Being busy doesn’t mean being productive. If you are reading this article, it’s time to step off the hamster wheel and develop a new mindset to improve your quality of life. Read on to learn ten prioritization techniques that you can apply any time to plan your activities whether at work or in your daily life. Make sure to scan the whole list because there is at least one technique you’ll want to remember and use.
1. Break Master Lists into Daily To-Dos
The first thing that comes to mind when you decide to take control of your work is to list down all your tasks. Listing all the items will unload your mind, free up some mental space and give you a bigger picture of your workload.

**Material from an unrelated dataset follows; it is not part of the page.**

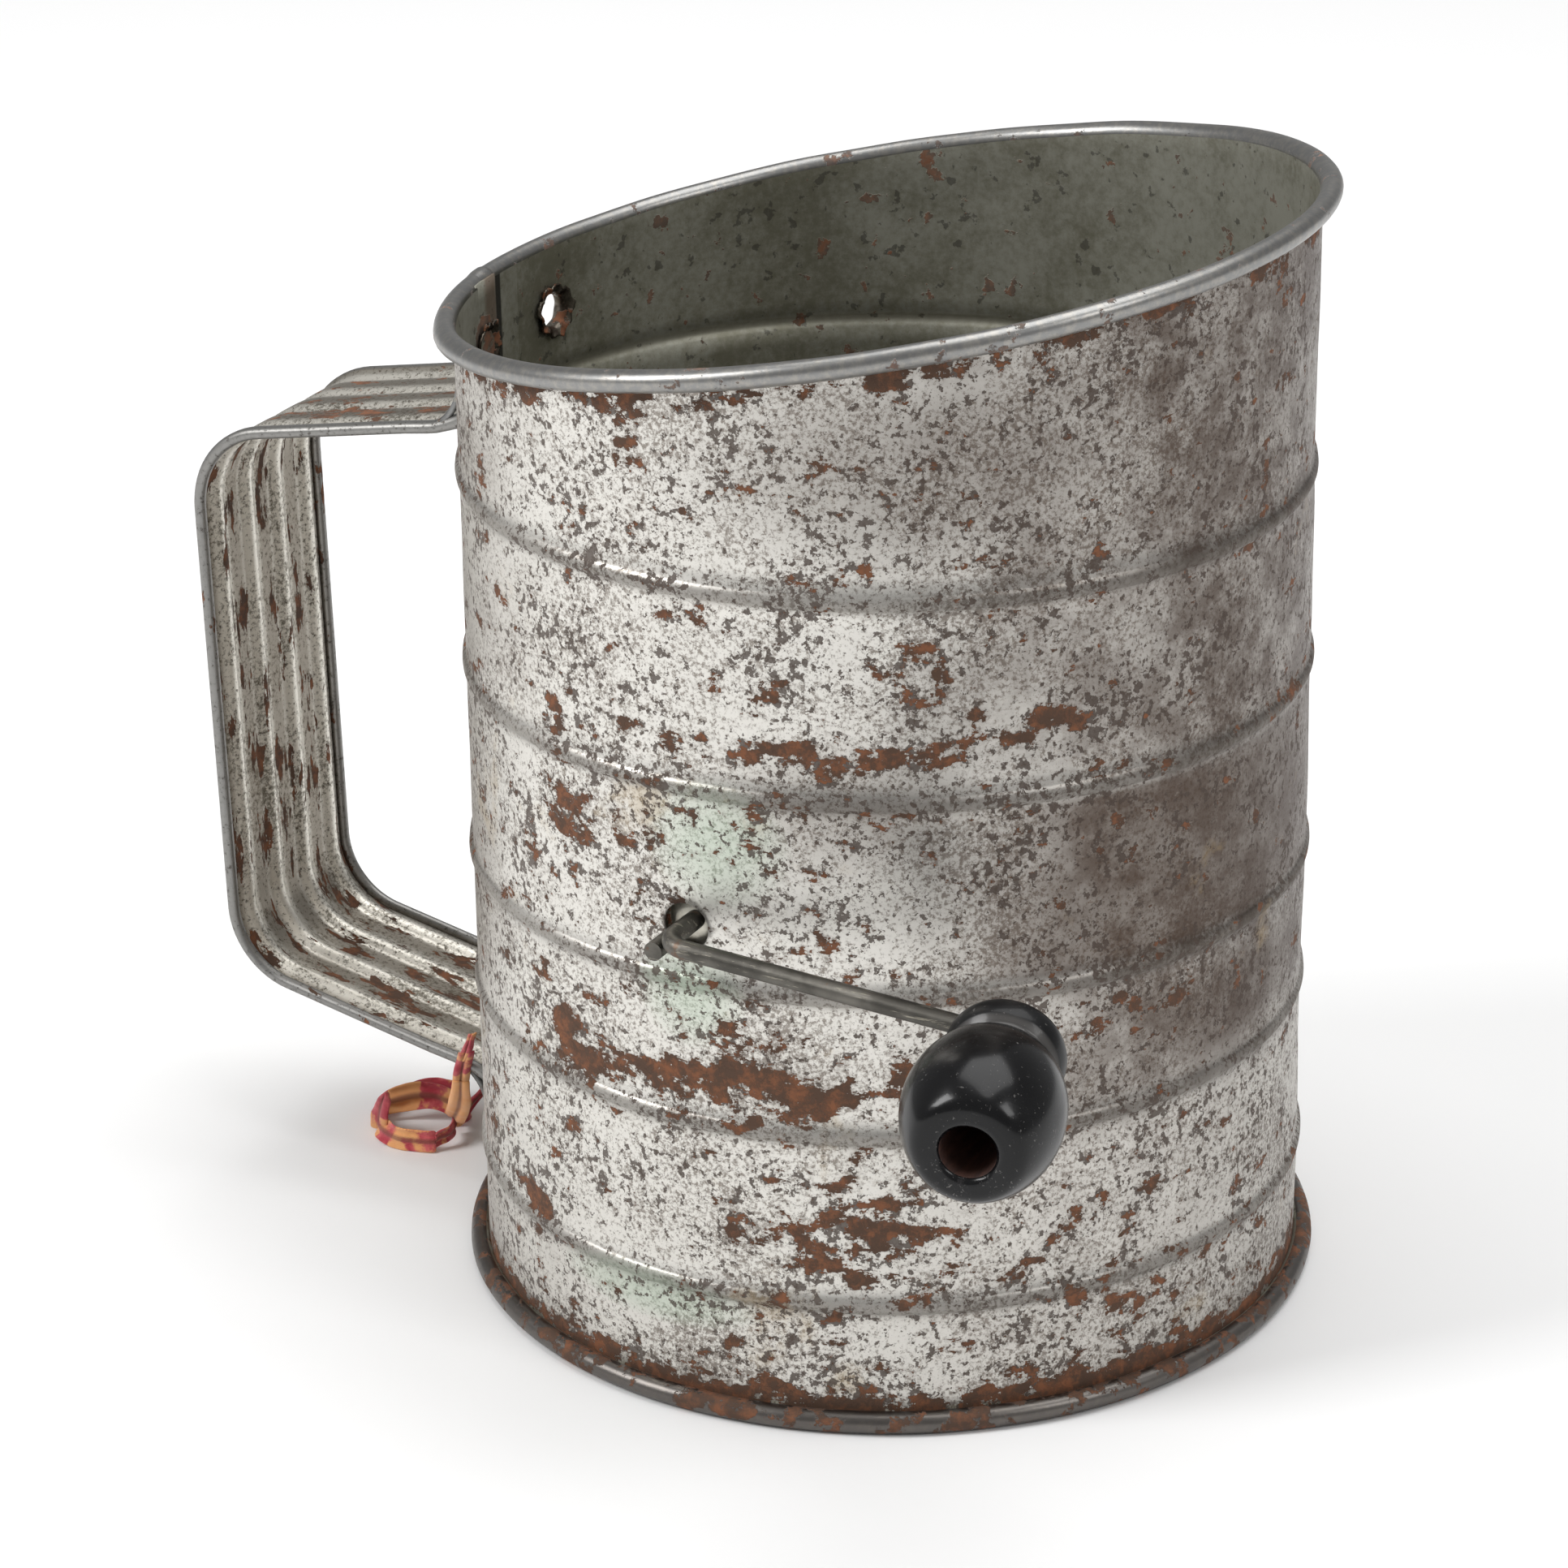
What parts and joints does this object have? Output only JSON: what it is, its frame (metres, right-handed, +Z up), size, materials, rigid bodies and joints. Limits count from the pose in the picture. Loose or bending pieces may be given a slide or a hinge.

Once you have a Master list, you can narrow it down to a daily to-do list in the following steps:
Step 1: Identify short-term and long-term activities
Step 2: Break down long-term and complex activities into doable tasks
Step 3: Set up deadlines for short-term activities and tasks
Step 4: List down activities that you hope to complete today
Step 5: Prioritize your daily tasks
You may put and prioritize tasks on paper, but we recommend keeping an electronic backup to make sure that your data is always safe and accessible. More than that, you can get back to your lists, delete completed items, add new tasks and get a visual overview of your progress.
2. Tell Urgent from Important with Priority Matrix
If you are busy all the time, feel exhausted at the end of the day but don’t feel like you’ve accomplished something of real significance, it means that you need to learn to tell urgent things from important.
“What is important is seldom urgent and what is urgent is seldom important.” — Dwight D. Eisenhower
Urgent tasks are activities that require our immediate attention. They put us in a reactive mode — a defensive, negative, hurried, and narrowly-focused mindset.
Important tasks are things that have a long-term effect on our goals, values and mission. Typically, these tasks are not urgent and require a responsive approach when we are calm, rational, and open to new opportunities.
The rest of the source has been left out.